Study: Health agencies fail to quickly respond to infectious disease reports

Many local public health agencies failed to respond quickly -- if at all -- to reports of potential outbreaks.

A recent study of 74 U.S. local public health agencies found that many failed to respond quickly - if at all - to reports of a potential disease outbreak, the San Francisco Chronicle reported Thursday.

The RAND Corp. had researchers pretend to be doctors and call randomly selected agencies to report cases of infectious diseases.

Two-thirds of the contacted departments failed to call back within 30 minutes. Almost 40 percent of the agencies failed to call back at all after receiving at least one call.

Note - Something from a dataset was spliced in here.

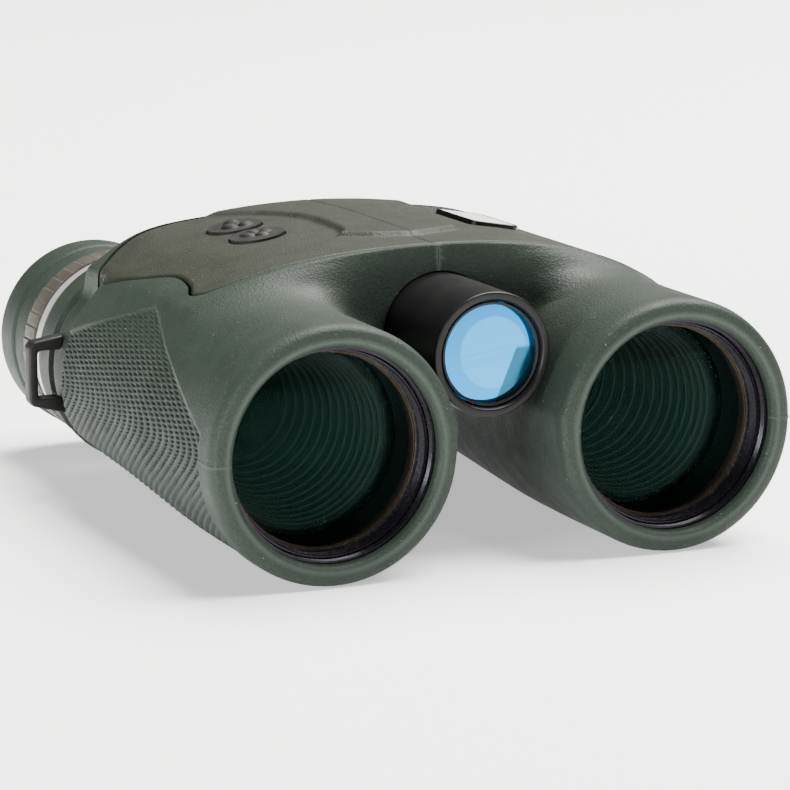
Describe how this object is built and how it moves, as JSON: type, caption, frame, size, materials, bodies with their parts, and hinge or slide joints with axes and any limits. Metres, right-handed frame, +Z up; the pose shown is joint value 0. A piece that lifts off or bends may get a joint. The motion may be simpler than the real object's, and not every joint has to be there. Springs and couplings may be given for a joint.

The Centers for Disease Control and Prevention recommends that a public health expert respond within 30 minutes to any report of infectious diseases such as smallpox, anthrax or meningitis. That quick turnaround is intended to prevent the spread of a disease occurring naturally or through an act of bioterrorism.

"Local public health agencies are basically the first line of defense in an emergency. The public rightfully expects their health department will be there for them, and the first thing is to pick up the phone and respond to an emergency," said RAND researcher David Dausey, lead author of the study.

"We found that that doesn't happen, or doesn't happen with the frequency and regularity that we would hope," he added.

Calls answered by a live person rather than voicemail were more likely to receive a quick response, Dausey said.